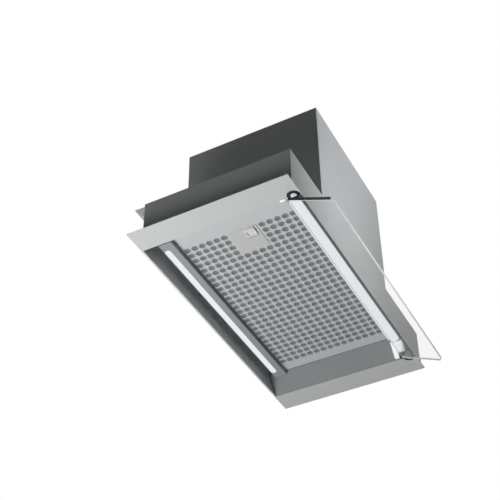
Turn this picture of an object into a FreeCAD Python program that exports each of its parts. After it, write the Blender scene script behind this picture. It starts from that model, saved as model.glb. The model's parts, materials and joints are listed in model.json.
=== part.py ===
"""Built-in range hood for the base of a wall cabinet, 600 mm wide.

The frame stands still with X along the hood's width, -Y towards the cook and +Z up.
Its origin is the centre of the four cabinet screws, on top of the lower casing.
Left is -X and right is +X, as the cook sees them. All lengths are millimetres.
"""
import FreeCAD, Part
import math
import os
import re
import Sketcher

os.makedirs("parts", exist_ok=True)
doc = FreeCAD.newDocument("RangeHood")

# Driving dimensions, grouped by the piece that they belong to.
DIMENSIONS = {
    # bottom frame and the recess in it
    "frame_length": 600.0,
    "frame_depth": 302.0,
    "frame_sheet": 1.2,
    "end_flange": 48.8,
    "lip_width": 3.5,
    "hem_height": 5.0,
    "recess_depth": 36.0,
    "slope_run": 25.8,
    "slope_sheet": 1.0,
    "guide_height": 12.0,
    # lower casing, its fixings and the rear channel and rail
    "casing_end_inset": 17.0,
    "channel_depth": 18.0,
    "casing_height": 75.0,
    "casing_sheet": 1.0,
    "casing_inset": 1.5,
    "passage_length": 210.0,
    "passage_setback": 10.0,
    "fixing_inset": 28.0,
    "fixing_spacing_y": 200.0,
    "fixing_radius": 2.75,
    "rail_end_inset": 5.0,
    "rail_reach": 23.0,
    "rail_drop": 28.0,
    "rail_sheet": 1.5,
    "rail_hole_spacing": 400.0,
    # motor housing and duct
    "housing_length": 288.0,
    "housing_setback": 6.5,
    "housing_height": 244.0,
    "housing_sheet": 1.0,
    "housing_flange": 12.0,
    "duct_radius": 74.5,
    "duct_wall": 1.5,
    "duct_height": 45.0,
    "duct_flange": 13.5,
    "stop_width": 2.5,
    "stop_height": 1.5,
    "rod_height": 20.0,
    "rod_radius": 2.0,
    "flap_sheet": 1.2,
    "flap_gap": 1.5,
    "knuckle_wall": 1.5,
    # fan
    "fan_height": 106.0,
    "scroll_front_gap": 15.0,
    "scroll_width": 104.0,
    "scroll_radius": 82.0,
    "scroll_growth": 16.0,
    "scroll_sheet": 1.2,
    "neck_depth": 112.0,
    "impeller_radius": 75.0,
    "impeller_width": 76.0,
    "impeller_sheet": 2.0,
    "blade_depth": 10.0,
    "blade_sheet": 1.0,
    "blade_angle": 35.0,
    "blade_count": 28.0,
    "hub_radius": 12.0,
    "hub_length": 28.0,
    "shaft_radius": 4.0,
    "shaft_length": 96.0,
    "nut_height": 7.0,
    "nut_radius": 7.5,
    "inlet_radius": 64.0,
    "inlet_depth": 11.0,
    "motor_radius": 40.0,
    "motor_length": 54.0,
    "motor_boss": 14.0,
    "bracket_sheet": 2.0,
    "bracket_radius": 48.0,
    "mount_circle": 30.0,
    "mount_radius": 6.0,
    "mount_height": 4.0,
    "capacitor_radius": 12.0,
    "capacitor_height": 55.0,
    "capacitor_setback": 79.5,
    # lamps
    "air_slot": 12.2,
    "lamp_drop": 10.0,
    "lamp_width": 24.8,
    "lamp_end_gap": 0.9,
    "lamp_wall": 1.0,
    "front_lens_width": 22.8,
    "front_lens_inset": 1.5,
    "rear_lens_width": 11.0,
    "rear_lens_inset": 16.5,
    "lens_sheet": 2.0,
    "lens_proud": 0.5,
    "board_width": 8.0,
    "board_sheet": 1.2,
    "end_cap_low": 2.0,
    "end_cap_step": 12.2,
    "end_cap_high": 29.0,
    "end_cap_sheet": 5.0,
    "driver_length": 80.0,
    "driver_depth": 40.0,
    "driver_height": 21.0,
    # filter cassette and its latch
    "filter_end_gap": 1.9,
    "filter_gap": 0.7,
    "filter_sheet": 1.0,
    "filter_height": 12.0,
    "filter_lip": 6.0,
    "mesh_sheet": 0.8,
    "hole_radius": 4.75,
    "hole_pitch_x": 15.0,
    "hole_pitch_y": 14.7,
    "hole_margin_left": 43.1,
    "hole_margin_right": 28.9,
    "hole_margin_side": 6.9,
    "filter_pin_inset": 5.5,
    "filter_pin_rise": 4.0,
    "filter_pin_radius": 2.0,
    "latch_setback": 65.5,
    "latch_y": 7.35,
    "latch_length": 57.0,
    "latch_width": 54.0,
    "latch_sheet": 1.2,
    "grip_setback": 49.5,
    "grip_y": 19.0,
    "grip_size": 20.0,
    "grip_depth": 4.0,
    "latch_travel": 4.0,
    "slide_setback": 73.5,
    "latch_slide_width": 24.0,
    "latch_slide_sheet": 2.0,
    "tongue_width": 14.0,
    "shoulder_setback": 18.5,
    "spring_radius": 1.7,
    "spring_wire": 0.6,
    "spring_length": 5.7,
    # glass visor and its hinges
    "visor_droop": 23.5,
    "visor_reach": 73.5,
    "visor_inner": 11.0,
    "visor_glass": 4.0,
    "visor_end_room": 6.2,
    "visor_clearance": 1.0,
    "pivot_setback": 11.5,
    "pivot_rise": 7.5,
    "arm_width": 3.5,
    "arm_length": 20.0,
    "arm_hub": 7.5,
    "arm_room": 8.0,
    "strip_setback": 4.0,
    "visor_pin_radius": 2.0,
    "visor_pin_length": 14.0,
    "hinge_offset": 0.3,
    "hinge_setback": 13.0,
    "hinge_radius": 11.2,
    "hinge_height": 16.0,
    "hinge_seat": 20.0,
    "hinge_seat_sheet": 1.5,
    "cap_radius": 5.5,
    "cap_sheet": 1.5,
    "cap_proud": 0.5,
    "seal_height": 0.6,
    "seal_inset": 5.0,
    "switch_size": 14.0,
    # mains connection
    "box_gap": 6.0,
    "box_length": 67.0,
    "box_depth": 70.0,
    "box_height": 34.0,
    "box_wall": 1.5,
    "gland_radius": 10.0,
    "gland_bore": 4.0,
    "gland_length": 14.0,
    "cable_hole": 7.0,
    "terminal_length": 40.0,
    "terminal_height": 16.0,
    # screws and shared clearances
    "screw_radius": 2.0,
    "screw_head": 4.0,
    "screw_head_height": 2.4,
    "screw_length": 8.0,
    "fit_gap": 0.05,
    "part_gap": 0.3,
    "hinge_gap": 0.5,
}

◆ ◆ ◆

• _Set exercise_
Copy out all of the lines above exactly.

• _Response_
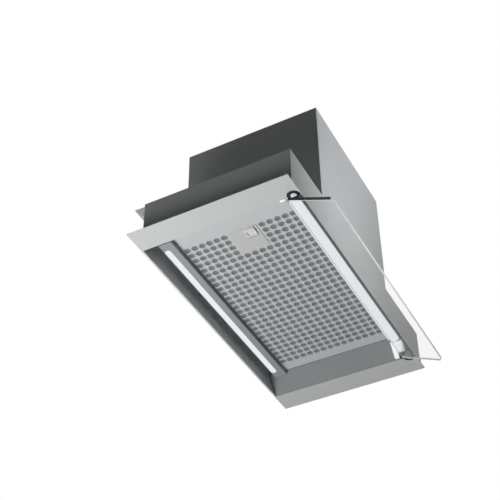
Turn this picture of an object into a FreeCAD Python program that exports each of its parts. After it, write the Blender scene script behind this picture. It starts from that model, saved as model.glb. The model's parts, materials and joints are listed in model.json.
=== part.py ===
"""Built-in range hood for the base of a wall cabinet, 600 mm wide.

The frame stands still with X along the hood's width, -Y towards the cook and +Z up.
Its origin is the centre of the four cabinet screws, on top of the lower casing.
Left is -X and right is +X, as the cook sees them. All lengths are millimetres.
"""
import FreeCAD, Part
import math
import os
import re
import Sketcher

os.makedirs("parts", exist_ok=True)
doc = FreeCAD.newDocument("RangeHood")

# Driving dimensions, grouped by the piece that they belong to.
DIMENSIONS = {
    # bottom frame and the recess in it
    "frame_length": 600.0,
    "frame_depth": 302.0,
    "frame_sheet": 1.2,
    "end_flange": 48.8,
    "lip_width": 3.5,
    "hem_height": 5.0,
    "recess_depth": 36.0,
    "slope_run": 25.8,
    "slope_sheet": 1.0,
    "guide_height": 12.0,
    # lower casing, its fixings and the rear channel and rail
    "casing_end_inset": 17.0,
    "channel_depth": 18.0,
    "casing_height": 75.0,
    "casing_sheet": 1.0,
    "casing_inset": 1.5,
    "passage_length": 210.0,
    "passage_setback": 10.0,
    "fixing_inset": 28.0,
    "fixing_spacing_y": 200.0,
    "fixing_radius": 2.75,
    "rail_end_inset": 5.0,
    "rail_reach": 23.0,
    "rail_drop": 28.0,
    "rail_sheet": 1.5,
    "rail_hole_spacing": 400.0,
    # motor housing and duct
    "housing_length": 288.0,
    "housing_setback": 6.5,
    "housing_height": 244.0,
    "housing_sheet": 1.0,
    "housing_flange": 12.0,
    "duct_radius": 74.5,
    "duct_wall": 1.5,
    "duct_height": 45.0,
    "duct_flange": 13.5,
    "stop_width": 2.5,
    "stop_height": 1.5,
    "rod_height": 20.0,
    "rod_radius": 2.0,
    "flap_sheet": 1.2,
    "flap_gap": 1.5,
    "knuckle_wall": 1.5,
    # fan
    "fan_height": 106.0,
    "scroll_front_gap": 15.0,
    "scroll_width": 104.0,
    "scroll_radius": 82.0,
    "scroll_growth": 16.0,
    "scroll_sheet": 1.2,
    "neck_depth": 112.0,
    "impeller_radius": 75.0,
    "impeller_width": 76.0,
    "impeller_sheet": 2.0,
    "blade_depth": 10.0,
    "blade_sheet": 1.0,
    "blade_angle": 35.0,
    "blade_count": 28.0,
    "hub_radius": 12.0,
    "hub_length": 28.0,
    "shaft_radius": 4.0,
    "shaft_length": 96.0,
    "nut_height": 7.0,
    "nut_radius": 7.5,
    "inlet_radius": 64.0,
    "inlet_depth": 11.0,
    "motor_radius": 40.0,
    "motor_length": 54.0,
    "motor_boss": 14.0,
    "bracket_sheet": 2.0,
    "bracket_radius": 48.0,
    "mount_circle": 30.0,
    "mount_radius": 6.0,
    "mount_height": 4.0,
    "capacitor_radius": 12.0,
    "capacitor_height": 55.0,
    "capacitor_setback": 79.5,
    # lamps
    "air_slot": 12.2,
    "lamp_drop": 10.0,
    "lamp_width": 24.8,
    "lamp_end_gap": 0.9,
    "lamp_wall": 1.0,
    "front_lens_width": 22.8,
    "front_lens_inset": 1.5,
    "rear_lens_width": 11.0,
    "rear_lens_inset": 16.5,
    "lens_sheet": 2.0,
    "lens_proud": 0.5,
    "board_width": 8.0,
    "board_sheet": 1.2,
    "end_cap_low": 2.0,
    "end_cap_step": 12.2,
    "end_cap_high": 29.0,
    "end_cap_sheet": 5.0,
    "driver_length": 80.0,
    "driver_depth": 40.0,
    "driver_height": 21.0,
    # filter cassette and its latch
    "filter_end_gap": 1.9,
    "filter_gap": 0.7,
    "filter_sheet": 1.0,
    "filter_height": 12.0,
    "filter_lip": 6.0,
    "mesh_sheet": 0.8,
    "hole_radius": 4.75,
    "hole_pitch_x": 15.0,
    "hole_pitch_y": 14.7,
    "hole_margin_left": 43.1,
    "hole_margin_right": 28.9,
    "hole_margin_side": 6.9,
    "filter_pin_inset": 5.5,
    "filter_pin_rise": 4.0,
    "filter_pin_radius": 2.0,
    "latch_setback": 65.5,
    "latch_y": 7.35,
    "latch_length": 57.0,
    "latch_width": 54.0,
    "latch_sheet": 1.2,
    "grip_setback": 49.5,
    "grip_y": 19.0,
    "grip_size": 20.0,
    "grip_depth": 4.0,
    "latch_travel": 4.0,
    "slide_setback": 73.5,
    "latch_slide_width": 24.0,
    "latch_slide_sheet": 2.0,
    "tongue_width": 14.0,
    "shoulder_setback": 18.5,
    "spring_radius": 1.7,
    "spring_wire": 0.6,
    "spring_length": 5.7,
    # glass visor and its hinges
    "visor_droop": 23.5,
    "visor_reach": 73.5,
    "visor_inner": 11.0,
    "visor_glass": 4.0,
    "visor_end_room": 6.2,
    "visor_clearance": 1.0,
    "pivot_setback": 11.5,
    "pivot_rise": 7.5,
    "arm_width": 3.5,
    "arm_length": 20.0,
    "arm_hub": 7.5,
    "arm_room": 8.0,
    "strip_setback": 4.0,
    "visor_pin_radius": 2.0,
    "visor_pin_length": 14.0,
    "hinge_offset": 0.3,
    "hinge_setback": 13.0,
    "hinge_radius": 11.2,
    "hinge_height": 16.0,
    "hinge_seat": 20.0,
    "hinge_seat_sheet": 1.5,
    "cap_radius": 5.5,
    "cap_sheet": 1.5,
    "cap_proud": 0.5,
    "seal_height": 0.6,
    "seal_inset": 5.0,
    "switch_size": 14.0,
    # mains connection
    "box_gap": 6.0,
    "box_length": 67.0,
    "box_depth": 70.0,
    "box_height": 34.0,
    "box_wall": 1.5,
    "gland_radius": 10.0,
    "gland_bore": 4.0,
    "gland_length": 14.0,
    "cable_hole": 7.0,
    "terminal_length": 40.0,
    "terminal_height": 16.0,
    # screws and shared clearances
    "screw_radius": 2.0,
    "screw_head": 4.0,
    "screw_head_height": 2.4,
    "screw_length": 8.0,
    "fit_gap": 0.05,
    "part_gap": 0.3,
    "hinge_gap": 0.5,
}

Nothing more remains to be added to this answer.